Quote from Glossary:You, Your »
The words "you" and "your" on an object refer to the object's controller, its would-be controller (if a player is attempting to play it), or its owner (if it has no controller).




Q: I'm attacking with Phage the Untouchable and my opponent has to block with his only creature, Prince of Thralls. What happens next?

A: Your opponent is damned if he does and damned if he doesn't...block, that is. After combat damage resolves, the Prince's trigger will ask if you want to pay 3 life. If you don't, Phage comes into play under his control, and promptly kills him.

I think I'll call this move "Hobson's Gambit."

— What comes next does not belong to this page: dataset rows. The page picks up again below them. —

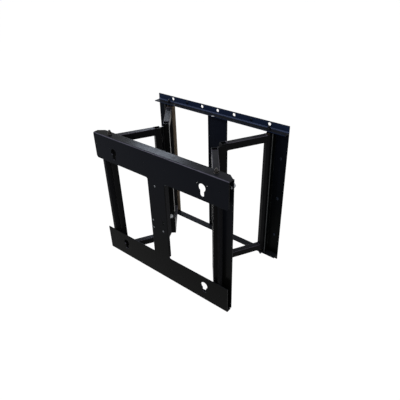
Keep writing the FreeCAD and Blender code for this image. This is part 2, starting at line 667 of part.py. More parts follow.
striker = body_of("latch_striker")
base = drawing_on(striker, "striker_base", "XZ_Plane", "steel")
box_outline(base, "latch_x - striker_half", "latch_x + striker_half", "bar_z - striker_half",
            "bar_z + striker_half")
pad(striker, base, "cheek_thick")
for label, x in (("far", "latch_x - cheek_gap / 2 - cheek_thick"), ("near", "latch_x + cheek_gap / 2")):
    cheek = drawing_on(striker, f"striker_cheek_{label}", "YZ_Plane", x)
    box_outline(cheek, f"{FOLDED_Y} + bar_reach - bar_radius - cheek_thick", "-(steel + cheek_thick / 2)",
                "bar_z - bar_radius - cheek_thick", "bar_z + bar_radius")
    pad(striker, cheek, "cheek_thick")
bar = drawing_on(striker, "striker_bar", "YZ_Plane", "latch_x - cheek_gap / 2 - cheek_thick / 2")
circle(bar, f"{FOLDED_Y} + bar_reach", "bar_z", "bar_radius")
pad(striker, bar, "cheek_gap + cheek_thick")

doc.recompute()

# Every object is sound before anything is written
for item in doc.Objects:
    if "Invalid" in item.State or "Error" in item.State:
        raise RuntimeError(f"{item.Label}: {item.State}")
os.makedirs("parts", exist_ok=True)
for piece in pieces:
    if piece.Shape.isNull() or not piece.Shape.isValid() or not piece.Shape.Solids:
        raise RuntimeError(f"{piece.Label}: unsound shape")
for piece in pieces:
    piece.Shape.exportStep(f"parts/{piece.Label}.step")
    print(piece.Label, len(piece.Shape.Solids), round(piece.Shape.Volume))
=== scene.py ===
import json
import math
import random

import bmesh
import bpy
from mathutils import Matrix, Vector


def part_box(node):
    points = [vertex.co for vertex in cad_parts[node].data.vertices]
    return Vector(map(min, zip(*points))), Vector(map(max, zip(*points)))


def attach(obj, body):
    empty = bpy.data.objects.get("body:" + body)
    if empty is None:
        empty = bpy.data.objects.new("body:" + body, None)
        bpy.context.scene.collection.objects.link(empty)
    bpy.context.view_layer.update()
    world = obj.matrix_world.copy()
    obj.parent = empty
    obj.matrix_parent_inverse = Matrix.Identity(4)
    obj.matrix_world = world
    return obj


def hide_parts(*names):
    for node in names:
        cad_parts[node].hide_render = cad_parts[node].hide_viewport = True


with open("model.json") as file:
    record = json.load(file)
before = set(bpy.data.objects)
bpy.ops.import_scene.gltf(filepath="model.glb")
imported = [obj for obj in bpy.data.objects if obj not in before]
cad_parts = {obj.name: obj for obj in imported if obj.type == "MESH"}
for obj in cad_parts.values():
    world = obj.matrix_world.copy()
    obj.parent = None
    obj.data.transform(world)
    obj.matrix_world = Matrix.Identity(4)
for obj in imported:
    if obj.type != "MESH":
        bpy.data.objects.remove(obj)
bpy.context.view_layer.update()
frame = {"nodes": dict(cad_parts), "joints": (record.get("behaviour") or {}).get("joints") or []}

bl_info = {
    "name": "Pop-out wall mount finish",
    "version": (1, 0, 0),
    "blender": (4, 5, 0),
    "location": "3D View > Sidebar > Wall mount",
    "description": "Coats, hardware, welds and studio of a pop-out wall mount",
    "category": "Object",
}

MM = 0.001
CAD = frame["nodes"]
JOINTS = {joint["name"]: joint for joint in frame["joints"]}


# Places read from the frame
def pivot(joint):
    return Vector(JOINTS[joint]["pos_m"])


FRONT_LEFT = pivot("front_left_hinge")
PIVOT_SPAN = pivot("rear_right_hinge").x - pivot("rear_left_hinge").x
FRONT_RIGHT = FRONT_LEFT + Vector((PIVOT_SPAN, 0, 0))
FRONT_MIDDLE = (FRONT_LEFT + FRONT_RIGHT) / 2
FRONT_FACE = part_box("front_plate")[0].y
LIP_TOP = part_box("front_plate")[1].z
SILL_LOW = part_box("front_plate")[0].z
SHEET = LIP_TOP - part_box("front_upright_left")[1].z
SHELF_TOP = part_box("wall_upright_left")[1].z + SHEET
FLOOR_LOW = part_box("wall_upright_left")[0].z - SHEET
WALL_FACE = -SHEET
GATE_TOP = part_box("rear_left_hinge_tube")[1].z
GATE_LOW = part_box("rear_left_hinge_tube")[0].z
LEVEL_TUBE = GATE_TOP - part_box("rear_left_top_tube")[0].z

# Sizes of a gate that the frame doesn't name, as in the part's source
TUBE = 22 * MM
PIN_REACH = 199 * MM
PIN_OFFSET = 12 * MM
TUBE_END = 185 * MM
ARM_TURN = math.atan2(PIN_OFFSET, PIN_REACH)
GATES = {
    "rear_left": (pivot("rear_left_hinge"), pivot("elbow_left"), -1),
    "front_left": (FRONT_LEFT, pivot("elbow_left"), 1),
    "rear_right": (pivot("rear_right_hinge"), pivot("elbow_right"), 1),
    "front_right": (FRONT_RIGHT, pivot("elbow_right"), -1),
}
GATE_BODY = {"rear_left": "rear_gate_left", "front_left": "front_gate_left",
             "rear_right": "rear_gate_right", "front_right": "front_gate_right"}

# Pivot studs: how far one stands out of its sheet, its thread's radius, how many crests are drawn at most
# and where the first one stands above the nut, in pitches
STUD_STUB = 14 * MM
STUD_THREAD_RADIUS = 4.12 * MM
STUD_CRESTS = 5
FIRST_CREST = 0.4

# Screws: head radius, head height, shank radius and shank length, then places across and up, then the
# seed of the turns that they were left at
WALL_SCREW = (6 * MM, 2.6 * MM, 2.8 * MM, 2.9 * MM)
WEB_SCREW = (3.6 * MM, 1.8 * MM, 1.9 * MM, 4.9 * MM)
RAIL_SCREWS = [(x * MM, z * MM) for x in (-152, 152) for z in (282, -282)]
UPRIGHT_SCREWS = [(x * MM, z * MM) for x in (-284, 284) for z in (-175, -6, 163)]
WEB_SCREWS = [(x * MM, z * MM) for x, z in ((-5, 138), (-28, -8), (-28, -40), (19, -40))]
SCREW_SEED = 7

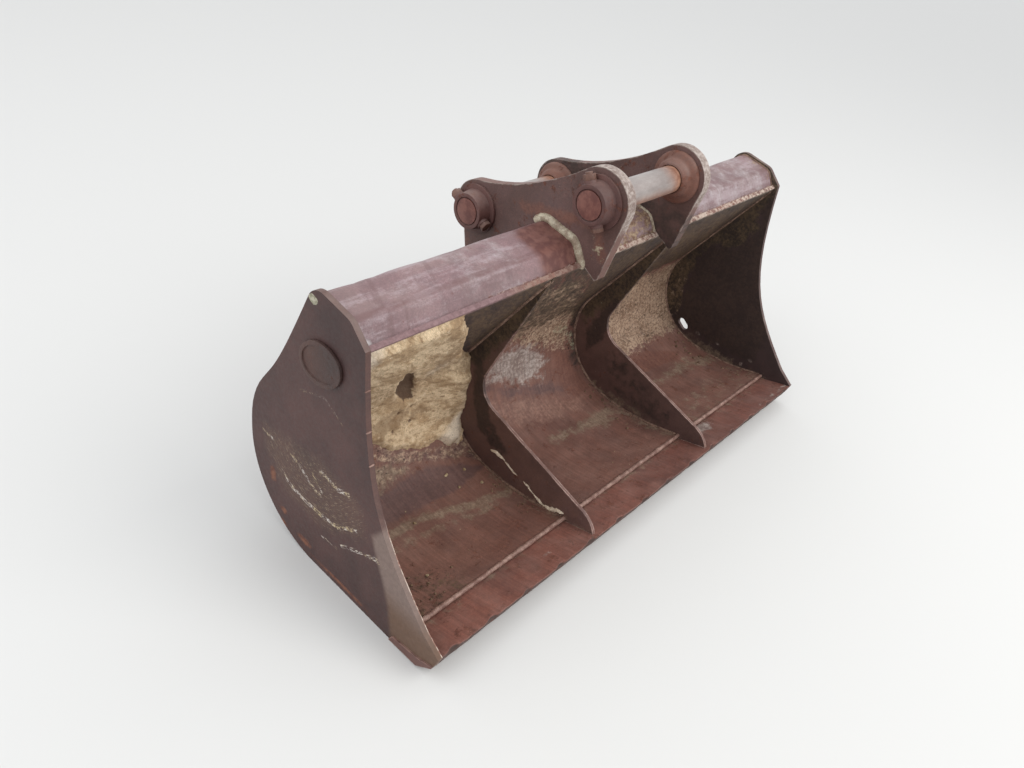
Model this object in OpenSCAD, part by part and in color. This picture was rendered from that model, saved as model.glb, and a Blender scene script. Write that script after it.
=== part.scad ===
// Wide ditch-cleaning bucket for an excavator, lying on its belly and on the shoes of its side plates.
// +X runs across the bucket, the mouth looks towards -Y, +Z is up, and the
// origin is on the ground under the middle of the bucket. Millimetres, degrees.
// The section is drawn in a plane of [back, up] with the lip of the cutting
// edge at back = 0 and the ground at up = 0, and is then run across the width.

/* [Width] */
// Width over the two side plates
bucket_w = 2000; // [1500:10:2600]
// Thickness of a side plate
side_t = 16; // [12:1:30]
// Distance of each inner rib from the middle plane
rib_at = 333; // [280:1:420]
// Thickness of an inner rib
rib_t = 11; // [8:1:25]
// Clear gap between the two ears
ear_gap = 352; // [280:1:420]
// Thickness of an ear
ear_t = 35; // [20:1:45]

/* [Cutting edge] */
// Width of the cutting edge from front to back
edge_w = 190; // [150:1:260]
// Thickness of the cutting edge
edge_t = 45; // [30:1:50]
// How far the underside of the cutting edge is cut back by its bevel
edge_bevel = 28; // [10:1:40]
// Slope of the cutting edge and of the front of the floor
edge_slope = 16; // [12:0.5:20]
// How far the shell laps over the cutting edge
edge_lap = 62; // [40:1:90]
// Distance between the worn bites along the cutting edge
bite_pitch = 145; // [100:1:200]
// Radius of a worn bite
bite_r = 13; // [5:0.5:16]

/* [Shell] */
// Thickness of the curved shell
shell_t = 14; // [10:1:20]
// Length of the flat stretch of the belly
belly_flat = 30; // [20:1:120]
// Inner radius of the belly behind the flat stretch
belly_r = 364; // [300:1:440]
// Angle through which the belly turns
belly_turn = 17; // [12:0.5:22]
// Inner radius of the back of the shell
back_r = 228; // [190:1:260]
// Angle through which the back turns
back_turn = 105; // [98:0.5:110]
// Straight run of the shell from its back up to the lip
throat = 502; // [440:1:560]

/* [Side plates and back] */
// How far the side plates stand proud of the skins
proud = 10; // [6:0.5:16]
// Thickness of the beam cover and the back skin
skin_t = 6; // [5:0.5:12]
// How far behind the edge's tip the back skin starts
skin_from = 405; // [380:1:430]
// Length of the skin's level stretch under the belly
rim_flat = 100; // [80:1:120]
// How far behind the edge's tip the side plates come down to the ground
shoe_back = 120; // [90:1:160]
// Outer radius of the side plate at the lower back
rim_r = 300; // [280:1:340]
// Straight rise of the side plate behind that radius
rim_rise = 35; // [5:1:50]
// Outer radius of the side plate above the rise
rim_back_r = 300; // [240:1:360]
// Angle through which that radius turns
rim_back_turn = 34; // [28:0.5:38]
// Straight run above that radius
rim_run = 70; // [40:1:110]
// Radius of the nose at the top rear of the beam
nose_r = 50; // [40:1:60]
// How far the centre of the nose lies behind the lip
nose_back = 152; // [120:1:180]
// How far the centre of the nose lies above the lip
nose_up = 27; // [10:1:45]
// Radius of the crest above the lip
crest_r = 40; // [30:1:50]
// How far the centre of the crest lies behind the lip
crest_back = 67; // [50:1:85]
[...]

Q: OK, so I'm at 10 life and my opponent is attacking with a Laccolith Titan and a Force of Nature. I block them both with my Avatar of Hope. My opponent uses the Titan's ability to do six to his Stuffy Doll, which does six to me, taking me to four. Here's where it gets weird: my opponent says that even though the Titan's combat damage won't be dealt, it still lets the Force trample over enough to kill me. How does that work, exactly? Or does it?

A: It's pretty weird, all right, but your opponent can do what you're describing. There's an important distinction here between assigning combat damage and dealing combat damage. Your opponent makes damage assignments as part of putting combat damage on the stack. The damage is actually dealt later, when combat damage resolves.

The Titan's ability will stop its combat damage from being dealt, but that doesn't stop it from being assigned! Your opponent can assign those six points of damage to your Avatar, and the trample rules let him take that into account when determining how much he can trample over to you. Looks like he's found a way to get double duty out of the Laccoliths.



That's all for this edition of Cranial Insertion. If you're going to be attending the StarCityGames.com $5000 Standard Open in Richmond, Virginia, look me up and say hello; I'll be wearing the stripes, as usual.